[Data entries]
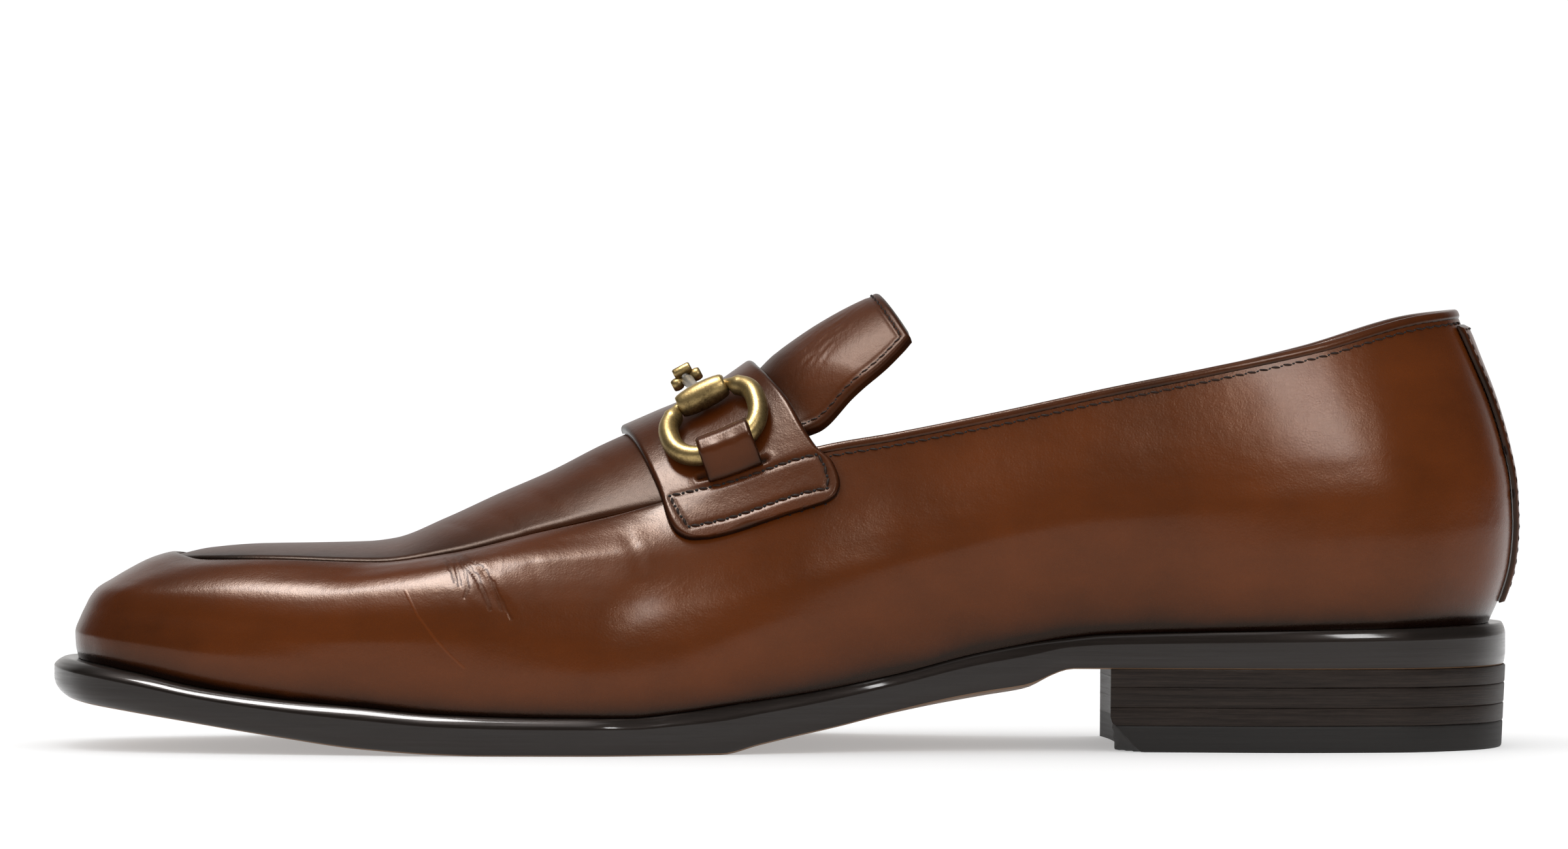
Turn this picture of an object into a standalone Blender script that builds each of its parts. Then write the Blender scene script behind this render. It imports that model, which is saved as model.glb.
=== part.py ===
"""Leather bit loafer, right shoe: a set of separately named solids.

The shoe stands on its sole with the toe towards -X and the inner (medial) side towards -Y.
Every form is worked out from the sizes below. The tables give each section as shares of them.
Lengths are in metres.
"""

import math

import bpy
import bmesh
import numpy as np
from mathutils import Matrix, Vector

for old in list(bpy.data.objects):
    bpy.data.objects.remove(old, do_unlink=True)

MM = 0.001

# Sizes of the last
SOLE_LENGTH = 0.300
BALL_WIDTH = 0.108
SEAT_HEIGHT = 0.0257
BACK_HEIGHT = 0.0903

# Thicknesses
UPPER_WALL = 1.8 * MM
MIDSOLE_THICKNESS = 3.0 * MM
INSOLE_THICKNESS = 2.4 * MM
TONGUE_THICKNESS = 2.4 * MM
STRAP_THICKNESS = 1.7 * MM
BACK_STRAP_THICKNESS = 1.1 * MM
KEEPER_THICKNESS = 1.2 * MM
STACK_GAP = 0.05 * MM
OVERLAY_GAP = 0.35 * MM
SEAT_GAP = 0.14 * MM

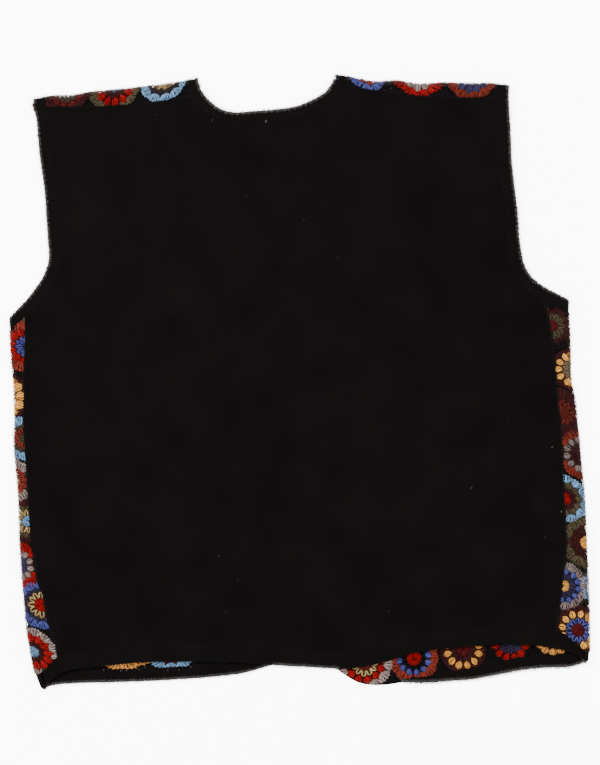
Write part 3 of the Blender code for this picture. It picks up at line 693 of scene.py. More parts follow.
def folded(turn, points):
    """Middle of the front's wall, and its outward direction, for points cut flat."""
    u, v = points[:, 0], points[:, 1]
    start = side_turn(turn, v)
    top = shoulder_turn(turn, u)
    by_side = (turn.sign * (u - start) > 0) & (v - top < -SAG_REACH)
    on, rise, angle = turned(np.where(by_side, turn.sign * (u - start), v - top))
    x = np.where(by_side, start + turn.sign * on, u)
    y = np.where(by_side, v, top + on)
    side_out = np.where(by_side, turn.sign * np.sin(angle), 0)
    top_out = np.where(by_side, 0, np.sin(angle))
    return np.column_stack([x, y, UNDER + rise]), np.column_stack([side_out, top_out, -np.cos(angle)])


def rolled_side(turn, y, past):
    """Flat points of a front at the heights y, some way past the start of the side's fold."""
    return np.column_stack([side_turn(turn, y) + turn.sign * past, y])


def rolled_shoulder(turn, x, past):
    """The same at the places x of the shoulder's fold."""
    return np.column_stack([x, shoulder_turn(turn, x) + past])


def cut_flat_side(turn, line):
    """Points on top of the side fold, as they lie on the front before it is folded."""
    line = np.atleast_2d(line)
    start = side_turn(turn, line[:, 1])
    return np.column_stack([2 * start - line[:, 0] + turn.sign * FOLD_LENGTH, line[:, 1]])


def cut_flat_shoulder(turn, line):
    """Points on top of the shoulder fold, as they lie on the front before it is folded."""
    line = np.atleast_2d(line)
    start = shoulder_turn(turn, line[:, 0])
    return np.column_stack([line[:, 0], 2 * start - line[:, 1] + FOLD_LENGTH])


def front_hem_lines(name):
    """Free edge and seam of a front's hem, ending where the side fold begins."""
    rows = smooth_line(FRONT_HEM[name])
    end = 0 if name == "left" else -1
    for column in (0, 2):
        rows[end, column] = side_turn(TURNS[name], rows[end, column + 1])
    return rows[:, :2], rows[:, 2:]


FRONT_HEM_LINES = {name: front_hem_lines(name) for name in TURNS}
CORNER_LINE = smooth_line(CORNER_ROUND)


def front_outline(name):
    """The cut of a front, flat, with more points wherever its edge runs round a fold."""
    turn = TURNS[name]
    arm_top = past_seam(*ARM_LINES[name])
    near_underarm = arm_top[arm_top[:, 1] < arm_top[-1, 1] + UNDERARM_REACH]
    arm_line = np.vstack([cut_flat_side(turn, near_underarm)[:-1],
                          [arm_top[-1] + (turn.sign * FOLD_LENGTH, 0)],
                          arm_top[::-1],
                          [arm_top[0] + (0, FOLD_LENGTH)],
                          cut_flat_shoulder(turn, arm_top[0] - (0, SHOULDER_REACH))])
    neck_seam = past_seam(*NECK_LINES[name])
    neck_top = past_seam(*NECK_LINES["back"])
    few = round(NECK_REACH / LINE_STEP) + 1
    top_part = neck_top[:few] if name == "left" else neck_top[:-few - 1:-1]
    neck_line = np.vstack([cut_flat_shoulder(turn, top_part[::-1]), neck_seam,
                           neck_seam[-1:] - (0, FOOT_REACH)])
    hem_seam = past_seam(*FRONT_HEM_LINES[name])
    top_hem = past_seam(BACK_HEM_ROWS[:, :2], BACK_HEM_ROWS[:, 2:])
    reach = round(HEM_REACH / LINE_STEP) + 1
    if name == "left":
        corner, low_hem, on_top = hem_seam[0], hem_seam[::-1], top_hem[:reach]
    else:
        corner, on_top = hem_seam[-1], top_hem[:-reach - 1:-1]
        low_hem = np.vstack([CORNER_LINE[::-1], hem_seam[:1] - (2 * SEAM_GAP, 0), hem_seam[1:]])
    hem_line = np.vstack([low_hem, [corner + (turn.sign * FOLD_LENGTH, 0)],
                          cut_flat_side(turn, on_top)])
    seam_line = cut_flat_side(turn, SIDE_SEAM_LINE[name][::-1] + (turn.sign * SEAM_GAP / 2, 0))
    shoulder = cut_flat_shoulder(turn, SHOULDER_SEAM_LINE[name] + (0, SEAM_GAP / 2))
    if name == "right":
        shoulder = shoulder[::-1]
    cut = closed_loop([hem_line, seam_line, arm_line, shoulder, neck_line])
    rows = []
    for start, end in zip(cut, np.roll(cut, -1, axis=0)):
        _, out = folded(turn, np.array([start, end, (start + end) / 2]))
        bends = min(out[0] @ out[1], out[0] @ out[2]) < SAME_WAY
        parts = BEND_PARTS if bends else max(1, math.ceil(np.hypot(*(end - start)) / EDGE_STEP))
        rows += [start + (end - start) * t / parts for t in range(parts)]
    return np.array(rows)


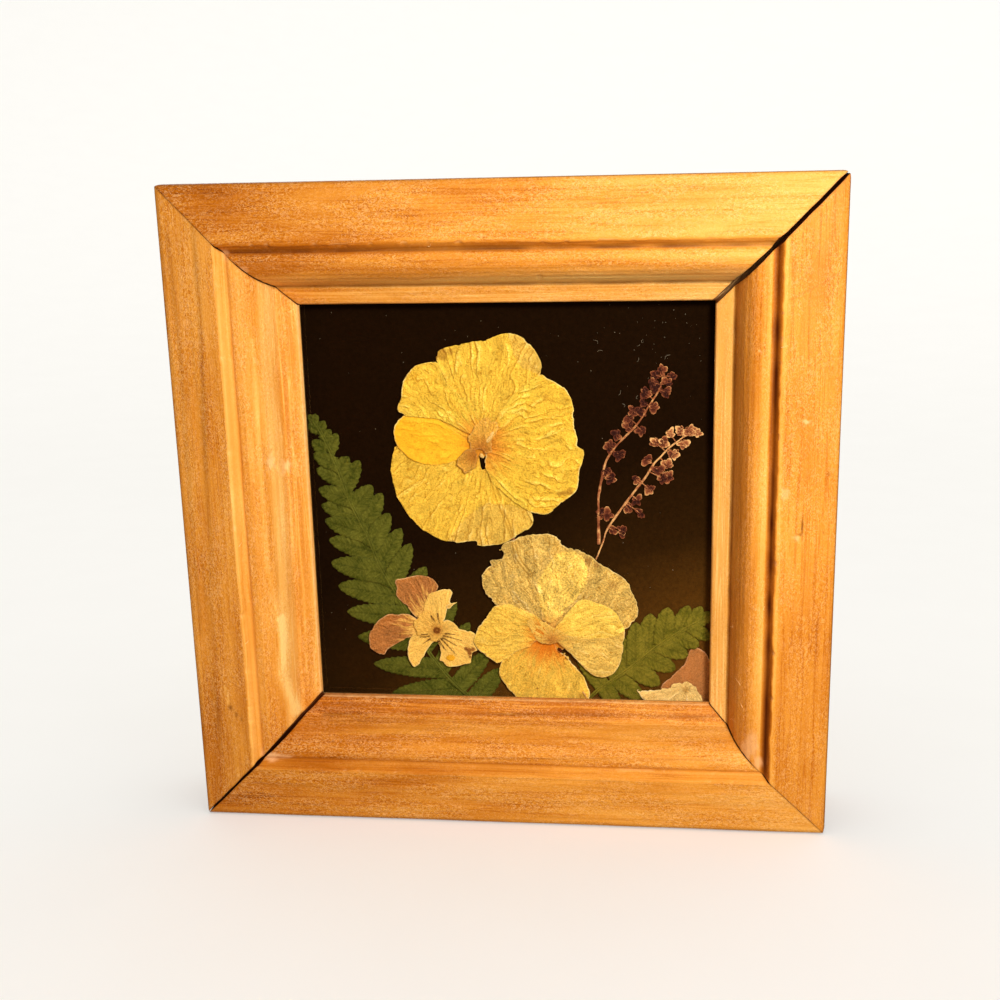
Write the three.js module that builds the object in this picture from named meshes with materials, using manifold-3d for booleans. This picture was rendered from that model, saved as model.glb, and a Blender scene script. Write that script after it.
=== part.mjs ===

§ **Stated goal**
Work out how many lines above have the string "named" in them, and give only the number.

§ **Full answer**
2